● **SET PROBLEM**
Return exactly the listing's lines, from its first line to the line holding "return Part.makeCompound(rings)", ends included.

------ RECORDS FOR PROCESSING

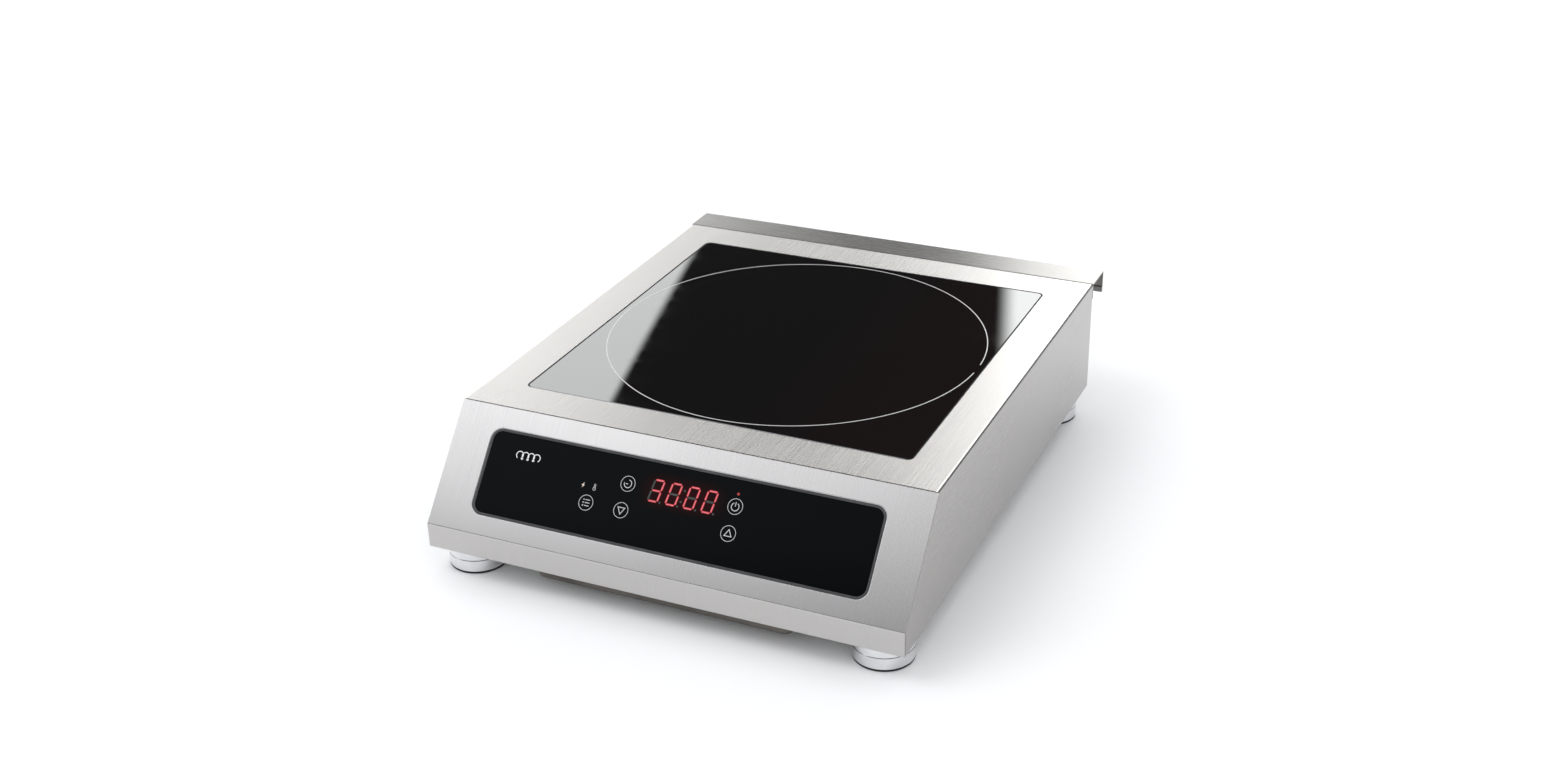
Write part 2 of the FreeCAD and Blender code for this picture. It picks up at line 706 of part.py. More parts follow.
def fan_rotor(x):
    low = base_top_z + 3.0
    high = base_top_z + fan_height - 3.2
    cup = ring(hub_radius - 1.5, hub_radius - 0.2, low, high, x, fan_y)
    face = disc(hub_radius - 0.2, low, low + 1.5, x, fan_y)
    shaft = disc(fan_shaft_radius, low, base_top_z + fan_height - 4.0, x, fan_y)
    blades = []
    blade_length = blade_reach - hub_radius + 3.0
    for step in range(blade_count):
        blade = block(0, 0, blade_length, 1.6, -11.0, 11.0)
        blade.rotate(Vec(0, 0, 0), Vec(1, 0, 0), blade_pitch)
        blade.translate(Vec(hub_radius - 1.2 + blade_length / 2.0, 0, (low + high) / 2.0))
        blade.rotate(Vec(0, 0, 0), Vec(0, 0, 1), 360.0 * step / blade_count)
        blade.translate(Vec(x, fan_y, 0))
        blades.append(blade)
    limit = ring(hub_radius - 0.8, blade_reach, low + 0.5, high - 0.5, x, fan_y)
    blades = [blade.common(limit) for blade in blades]
    return join([cup, face, shaft] + blades)


def fan_screws():
    z_head = base_top_z + fan_height
    places = [place for x in fan_centres.values() for place in fan_hole_places(x)]
    return Part.makeCompound([pan_screw(small_screw_radius, 10.0, z_head, x, y, False) for x, y in places])


# ---- coil ----
def coil_winding():
    turns = int((coil_outer - coil_inner) / turn_pitch)
    high = winding_z + winding_height
    rings = []
    for turn in range(turns):
        inner = coil_inner + turn_pitch * turn
        rings.append(ring(inner, inner + turn_pitch - turn_gap, winding_z, high, 0, glass_y))
    return Part.makeCompound(rings)


def coil_former():
    hub = ring(14.0, 23.0, former_z, former_z + former_height, 0, glass_y)
    rim = ring(coil_outer - 4.0, coil_outer + 8.0, former_z, former_z + former_height, 0, glass_y)
    spokes = []
    for step in range(ferrite_count):
        spoke = box(20.0, coil_outer, -9.0, 9.0, former_z, former_z + former_height)
        spoke.rotate(Vec(0, 0, 0), Vec(0, 0, 1), ferrite_turn(step))
        spoke.translate(Vec(0, glass_y, 0))
        spokes.append(spoke)
    high = former_z + former_height
    feet = [disc(6.5, shield_z + shield_thickness, high, x, y) for x, y in coil_post_places()]
    holes = [disc(2.4, shield_z, former_z + former_height + 1.0, x, y) for x, y in coil_post_places()]
    return join([hub, rim] + spokes + feet).cut(Part.makeCompound(holes))


def ferrite_turn(step):
    return 360.0 * (step + 0.5) / ferrite_count


def ferrite_bars():
    bars = []
    for step in range(ferrite_count):
        bar = box(30.0, 30.0 + ferrite_size[0], -ferrite_size[1] / 2.0, ferrite_size[1] / 2.0,
                  ferrite_z, ferrite_z + ferrite_size[2])
        bar.rotate(Vec(0, 0, 0), Vec(0, 0, 1), ferrite_turn(step))
        bar.translate(Vec(0, glass_y, 0))
        bars.append(bar)
    return Part.makeCompound(bars)


def mica_sheet():
    return ring(13.0, coil_outer + 4.0, mica_z, mica_z + mica_thickness, 0, glass_y)


def coil_post_places():
    places = []
    for angle in coil_post_angles:
        turn = math.radians(angle)
        places.append((coil_post_reach * math.cos(turn), glass_y + coil_post_reach * math.sin(turn)))
    return places


def coil_shield():
    plate = disc(coil_outer + 13.0, shield_z, shield_z + shield_thickness, 0, glass_y)
    holes = [disc(2.2, shield_z - 1.0, shield_z + 3.0, x, y) for x, y in coil_post_places()]
    holes.append(disc(3.0, shield_z - 1.0, shield_z + 3.0, 0, glass_y))
    return plate.cut(Part.makeCompound(holes))


def coil_posts():
    posts = []
    for x, y in coil_post_places():
        post = hexagon(2.0 * coil_post_radius, base_top_z, shield_z, x, y)
        posts.append(post.cut(disc(2.05, shield_z - 12.0, shield_z + 1.0, x, y)))
    return Part.makeCompound(posts)


def coil_screws():
    z_head = former_z + former_height
    length = z_head - shield_z + 8.0
    return Part.makeCompound([pan_screw(1.5, length, z_head, x, y, False) for x, y in coil_post_places()])


def sensor_holder():
    low, high = shield_z + shield_thickness + 4.5, glass_low_z - 0.3
    flange = disc(sensor_cap_radius + 2.5, low, low + 2.0, 0, glass_y)
    cap = join([disc(sensor_cap_radius, low, high, 0, glass_y), flange])
    seat = disc(sensor_bead_radius + screw_clearance, high - 3.0, high + 1.0, 0, glass_y)
    return cap.cut(seat).cut(disc(1.2, low - 1.0, high, 0, glass_y))


def temperature_sensor():
    high = glass_low_z - 0.1
    bead = disc(sensor_bead_radius, high - 3.0, high, 0, glass_y)
    lead = disc(1.0, shield_z + shield_thickness + 5.0, high - 3.0, 0, glass_y)
    return join([bead, lead])


def sensor_spring():
    """The flat-wound spring under the sensor cap, closed turns tied by two links."""
    inner, outer = sensor_spring_radii
    wire = outer - inner
    low = shield_z + shield_thickness + 0.1
    high = shield_z + shield_thickness + 4.4
    pitch = (high - low - wire) / sensor_spring_turns
    heights = [low + pitch * turn for turn in range(sensor_spring_turns + 1)]
    rings = [ring(inner, outer, z, z + wire, 0, glass_y) for z in heights]
    links = [box(inner, outer, -0.4, 0.4, low, high), box(-outer, -inner, -0.4, 0.4, low, high)]
    for link in links:
        link.translate(Vec(0, glass_y, 0))
    return join(rings + links)


# ---- power electronics ----
def standoff_places():
    x_reach = power_board_size[0] / 2.0 - 5.0
    y_reach = power_board_size[1] / 2.0 - 5.0
    return [(sx * x_reach, power_board_y + sy * y_reach) for sx in (-1.0, 1.0) for sy in (-1.0, 1.0)]


def power_board():
    plate = rounded(0, power_board_y, power_board_size[0], power_board_size[1], 2.0,
                    power_board_z, power_board_z + board_thickness)
    return plate.cut(Part.makeCompound([disc(1.9, power_board_z - 1.0, power_board_z + 3.0, x, y)
                                        for x, y in standoff_places()]))


def board_standoffs():
    posts = []
    for x, y in standoff_places():
        post = hexagon(6.0, base_top_z, power_board_z, x, y)
        posts.append(post.cut(disc(1.55, power_board_z - 5.0, power_board_z + 1.0, x, y)))
    return Part.makeCompound(posts)


def board_screws():
    z_head = parts_on_board_z
    screws = [pan_screw(small_screw_radius, 5.5, z_head, x, y, False) for x, y in standoff_places()]
    return Part.makeCompound(screws)


def power_transistors():
    x, y = heatsink_place
    low, high = parts_on_board_z, parts_on_board_z + package_height
    packages = [block(x + offset, y, 16.0, package_depth, low, high) for offset in (-34.0, -10.0)]
    return Part.makeCompound(packages)


def bridge_rectifier():
    x, y = heatsink_place
    low, high = parts_on_board_z, parts_on_board_z + package_height
    return rounded(x + 25.0, y, 30.0, package_depth, 2.0, low, high)


def heatsink():
    x, y = heatsink_place
    width, depth, height = heatsink_size
    low = parts_on_board_z + package_height
    fins = [block(x, y, width, depth, low, low + fin_base)]
    pitch = (width - fin_thickness) / (fin_count - 1)
    first = x - (width - fin_thickness) / 2.0
    for step in range(fin_count):
        fins.append(block(first + pitch * step, y, fin_thickness, depth, low, low + height))
    return join(fins)


def film_capacitors():
    width, depth, height = capacitor_size
    high = parts_on_board_z + height
    boxes = []
    for x, y in capacitor_places:
        body = rounded(x, y, width, depth, 1.5, parts_on_board_z, high)
        top = [edge for edge in body.Edges if abs(edge.CenterOfMass.z - high) < 0.01]
        boxes.append(body.makeChamfer(0.8, top))
    return Part.makeCompound(boxes)


def filter_choke():
    x, y = choke_place
    middle, thickness = choke_radii
    low = parts_on_board_z
    core = Part.makeTorus(middle, thickness, Vec(x, y, low + 16.0 + thickness), Vec(1, 0, 0))
    foot = block(x, y, 16.0, 28.0, low, low + 3.4)
    return join([core, foot])


def mains_fuse():
    x, y = fuse_place
    length, radius = fuse_size
    z = parts_on_board_z + 6.0
    tube = Part.makeCylinder(radius, length, Vec(x - length / 2.0, y, z), Vec(1, 0, 0))
    clips = [block(x + side * 8.0, y, 4.0, 8.0, parts_on_board_z, z + 1.0) for side in (-1.0, 1.0)]
    return join([tube] + clips)


def terminal_block():
    x, y = terminal_place
    width, depth, height = terminal_size
    low = parts_on_board_z
    body = block(x, y, width, depth, low, low + height)
    cutters = []
    for step in (-1.0, 0.0, 1.0):
        way_x = x + step * terminal_pitch
        cutters.append(disc(2.6, low + 8.0, low + height + 1.0, way_x, y + 1.0))
        cutters.append(block(way_x, y - depth / 2.0, 5.0, 6.0, low + 3.0, low + 9.0))
    return body.cut(Part.makeCompound(cutters))


def path_wire(points, radius):
    """Straight runs through points, with a tangent arc of the given radius at each corner."""
    edges = []
    start = points[0]
    for before, corner, after in zip(points, points[1:], points[2:]):
        to_back = (before - corner).normalize()
        to_next = (after - corner).normalize()
        half = to_back.getAngle(to_next) / 2.0
        reach = radius / math.tan(half)
        first = corner + to_back * reach
        last = corner + to_next * reach
        middle_way = (to_back + to_next).normalize()
        middle = corner + middle_way * (radius / math.sin(half) - radius)
        edges.append(Part.LineSegment(start, first).toShape())
        edges.append(Part.Arc(first, middle, last).toShape())
        start = last
    edges.append(Part.LineSegment(start, points[-1]).toShape())
    return Part.Wire(edges)


def ribbon_cable():
    """Flat cable from the back of the control board, along the base between the fans, to the power board."""
    low = base_top_z + 4.0
    high = parts_on_board_z + 6.0
    start = Vec(0, fold_y - 21.0, top_z - 49.0)
    board_edge = power_board_y - power_board_size[1] / 2.0
    points = [start, Vec(0, start.y, low), Vec(0, board_edge - 14.0, low)]
    points += [Vec(0, board_edge - 14.0, high), Vec(0, board_edge + 6.0, high)]
    half_wide, half_thick = ribbon_half_size
    corners = [Vec(sx * half_wide, start.y + sy * half_thick, start.z)
               for sx, sy in ((-1, -1), (1, -1), (1, 1), (-1, 1), (-1, -1))]
    return path_wire(points, ribbon_bend).makePipeShell([Part.makePolygon(corners)], True, False)


def earth_stud():
    x, y = earth_stud_place
    low = base_top_z
    nut_high = low + 3.2
    stud = disc(2.0, low, low + 14.0, x, y)
    return join([stud, hexagon(7.0, low, nut_high, x, y), disc(5.0, nut_high, low + 4.0, x, y)])


# ---- mains cable gland ----
def turned_to_rear(shape):
    turn = FreeCAD.Rotation(Vec(1, 0, 0), -90.0)
    shape.Placement = FreeCAD.Placement(Vec(gland_x, rear_y, gland_z), turn)
    return shape


def cable_gland():
    """Built along +Z from the panel's outer face, then turned to point backwards."""
    flange = hexagon(gland_hex, 0.0, 5.0)
    dome = Part.makeCone(9.6, 7.0, 11.0, Vec(0, 0, 5.0))
    thread = disc(gland_thread, -sheet - 9.0, 0.0)
    bore = disc(gland_bore, -sheet - 10.0, 17.0)
    return turned_to_rear(join([flange, dome, thread]).cut(bore))


def gland_nut():
    nut = hexagon(gland_hex, -sheet - 5.0, -sheet)
    return turned_to_rear(nut.cut(disc(gland_thread + thread_clearance, -sheet - 6.0, 0.0)))


# ---- output ----
def all_parts():
    parts = {
        "top_cover": top_cover(),
        "front_panel": front_panel(),
        "rear_panel": rear_panel(),
        "rear_hood": rear_hood(),
        "hood_screws": hood_screws(),
        "base_plate": base_plate(),
        "base_screws": base_screws(),
        "intake_guard": intake_guard(),
        "guard_screws": guard_screws(),
        "ceramic_glass": ceramic_glass(),
        "glass_sealant": glass_sealant(),
        "glass_support_frame": glass_support_frame(),
        "control_gasket": control_gasket(),
        "control_glass": control_glass(),
        "panel_carrier": panel_carrier(),
        "control_board": control_board(),
        "control_board_screws": control_board_screws(),
        "display_module": display_module(),
        "indicator_lamps": indicator_lamps(),
        "key_springs": key_springs(),
        "buzzer": buzzer(),
        "foot_nuts": foot_nuts(),
        "fan_screws": fan_screws(),
        "coil_winding": coil_winding(),
        "coil_former": coil_former(),
        "ferrite_bars": ferrite_bars(),
        "mica_sheet": mica_sheet(),
        "coil_shield": coil_shield(),
        "coil_posts": coil_posts(),
        "coil_screws": coil_screws(),
        "sensor_holder": sensor_holder(),
        "temperature_sensor": temperature_sensor(),
        "sensor_spring": sensor_spring(),
        "power_board": power_board(),
        "board_standoffs": board_standoffs(),
        "board_screws": board_screws(),
        "power_transistors": power_transistors(),
        "bridge_rectifier": bridge_rectifier(),
        "heatsink": heatsink(),
        "film_capacitors": film_capacitors(),
        "filter_choke": filter_choke(),
        "mains_fuse": mains_fuse(),
        "terminal_block": terminal_block(),
        "ribbon_cable": ribbon_cable(),
        "earth_stud": earth_stud(),
        "cable_gland": cable_gland(),
        "gland_nut": gland_nut(),
    }
    for corner, (x, y) in foot_corners.items():
        parts[corner + "_foot_cup"] = foot_cup(x, y)
        parts[corner + "_foot_pad"] = foot_pad(x, y)
    for side, x in fan_centres.items():
        parts[side + "_fan_frame"] = fan_frame(x)
        parts[side + "_fan_rotor"] = fan_rotor(x)
    return parts


os.makedirs("parts", exist_ok=True)
for name, shape in all_parts().items():
    shape.exportStep(os.path.join("parts", name + ".step"))
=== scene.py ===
"""Looks of a counter-top induction hob: a finish for every CAD node, its marks and display, the studio."""

import math

import bmesh
import bpy
from mathutils import Matrix, Vector


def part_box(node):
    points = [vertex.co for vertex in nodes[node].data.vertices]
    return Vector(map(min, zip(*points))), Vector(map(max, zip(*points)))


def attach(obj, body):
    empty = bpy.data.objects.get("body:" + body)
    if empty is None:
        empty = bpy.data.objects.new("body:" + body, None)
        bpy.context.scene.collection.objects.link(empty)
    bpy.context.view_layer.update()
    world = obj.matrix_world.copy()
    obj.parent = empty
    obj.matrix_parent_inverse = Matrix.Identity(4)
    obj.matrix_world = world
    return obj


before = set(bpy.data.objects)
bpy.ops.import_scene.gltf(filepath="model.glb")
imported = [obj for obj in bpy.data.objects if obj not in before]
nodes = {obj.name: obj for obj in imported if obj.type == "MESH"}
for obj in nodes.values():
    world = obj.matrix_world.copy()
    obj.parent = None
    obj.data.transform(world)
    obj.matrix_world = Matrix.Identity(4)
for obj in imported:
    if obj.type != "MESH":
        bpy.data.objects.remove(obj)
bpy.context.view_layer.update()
MM = 0.001


# ---------------------------------------------------------------- shader helpers

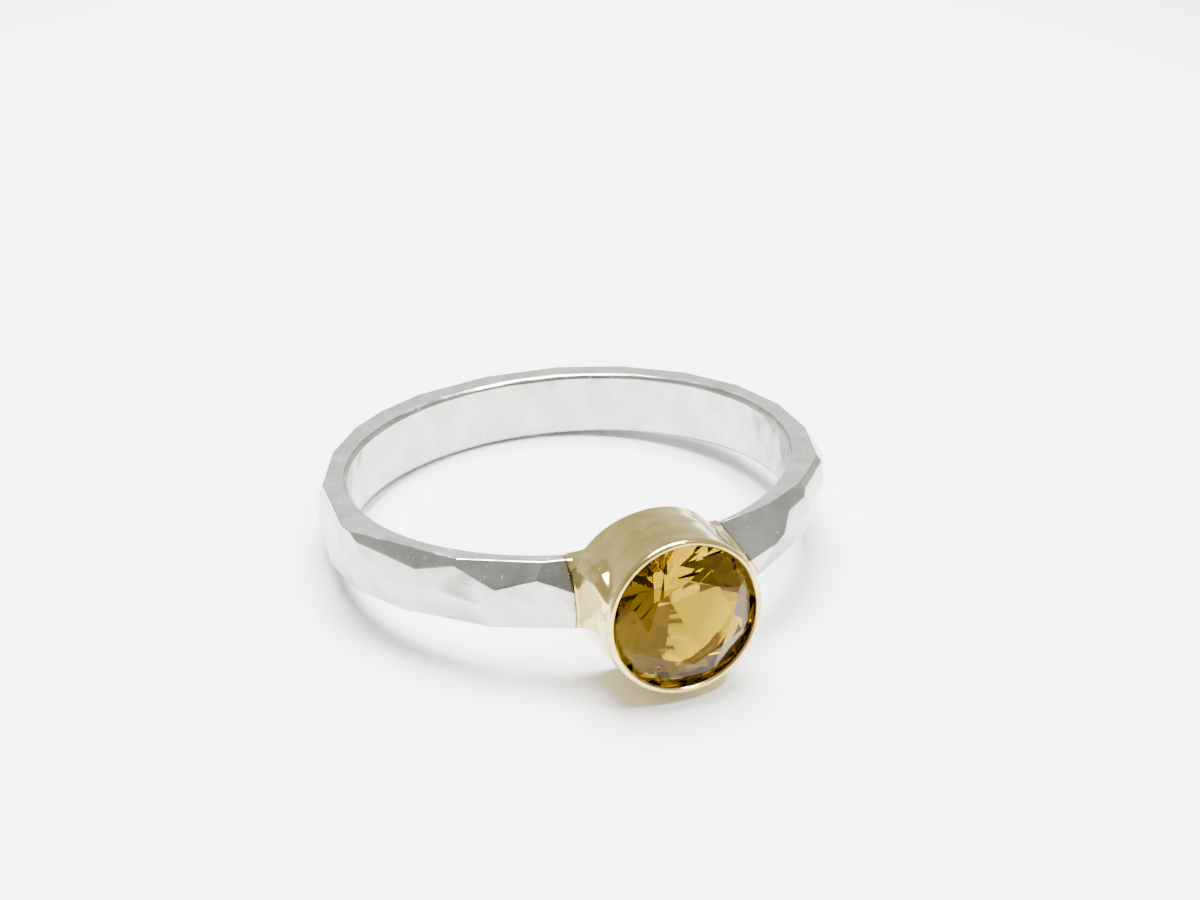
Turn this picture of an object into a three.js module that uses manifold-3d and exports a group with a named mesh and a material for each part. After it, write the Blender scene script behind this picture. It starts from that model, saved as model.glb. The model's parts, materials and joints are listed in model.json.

------------

● **THE RESPONSE**
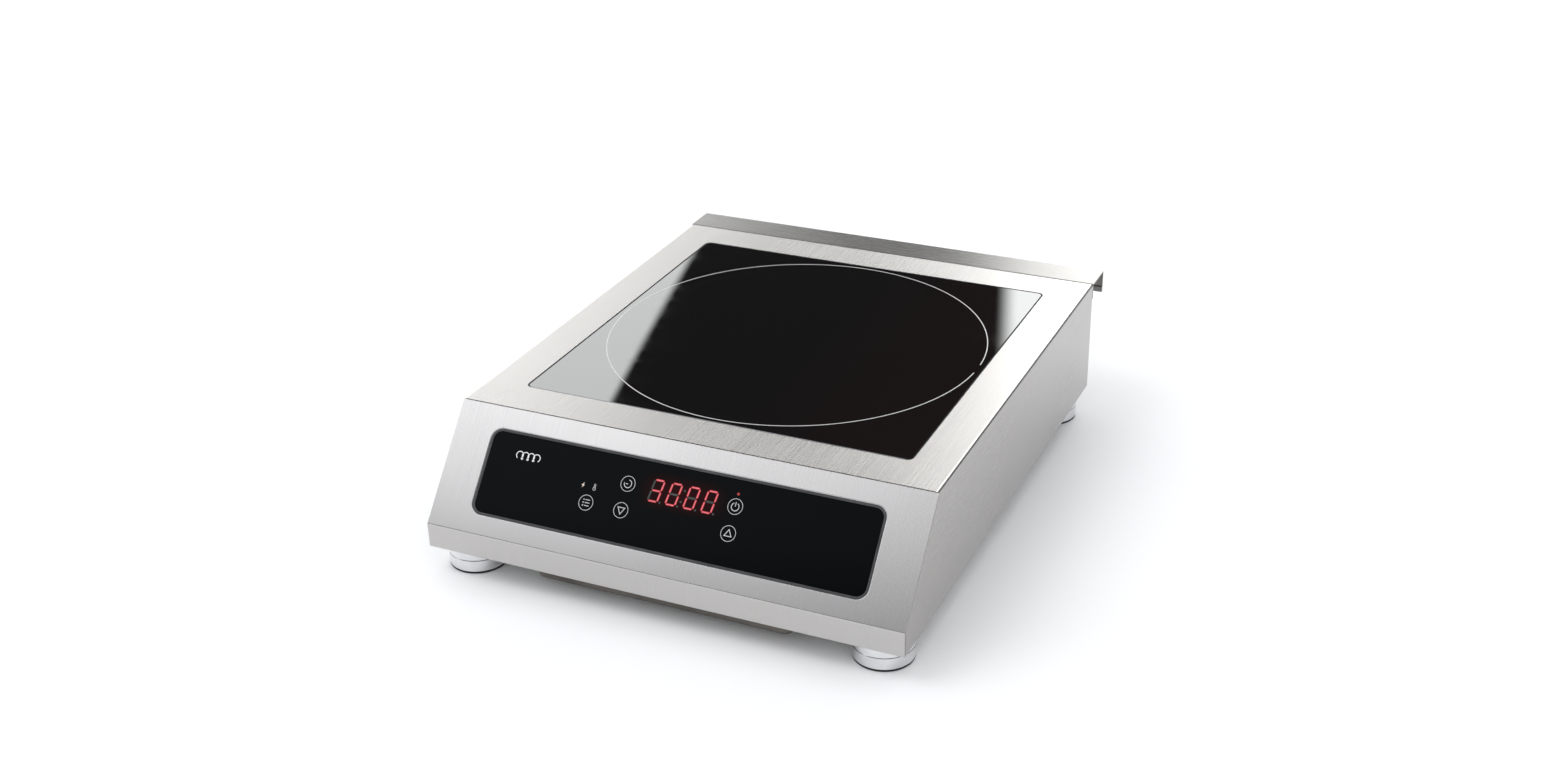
Write part 2 of the FreeCAD and Blender code for this picture. It picks up at line 706 of part.py. More parts follow.
def fan_rotor(x):
    low = base_top_z + 3.0
    high = base_top_z + fan_height - 3.2
    cup = ring(hub_radius - 1.5, hub_radius - 0.2, low, high, x, fan_y)
    face = disc(hub_radius - 0.2, low, low + 1.5, x, fan_y)
    shaft = disc(fan_shaft_radius, low, base_top_z + fan_height - 4.0, x, fan_y)
    blades = []
    blade_length = blade_reach - hub_radius + 3.0
    for step in range(blade_count):
        blade = block(0, 0, blade_length, 1.6, -11.0, 11.0)
        blade.rotate(Vec(0, 0, 0), Vec(1, 0, 0), blade_pitch)
        blade.translate(Vec(hub_radius - 1.2 + blade_length / 2.0, 0, (low + high) / 2.0))
        blade.rotate(Vec(0, 0, 0), Vec(0, 0, 1), 360.0 * step / blade_count)
        blade.translate(Vec(x, fan_y, 0))
        blades.append(blade)
    limit = ring(hub_radius - 0.8, blade_reach, low + 0.5, high - 0.5, x, fan_y)
    blades = [blade.common(limit) for blade in blades]
    return join([cup, face, shaft] + blades)


def fan_screws():
    z_head = base_top_z + fan_height
    places = [place for x in fan_centres.values() for place in fan_hole_places(x)]
    return Part.makeCompound([pan_screw(small_screw_radius, 10.0, z_head, x, y, False) for x, y in places])


# ---- coil ----
def coil_winding():
    turns = int((coil_outer - coil_inner) / turn_pitch)
    high = winding_z + winding_height
    rings = []
    for turn in range(turns):
        inner = coil_inner + turn_pitch * turn
        rings.append(ring(inner, inner + turn_pitch - turn_gap, winding_z, high, 0, glass_y))
    return Part.makeCompound(rings)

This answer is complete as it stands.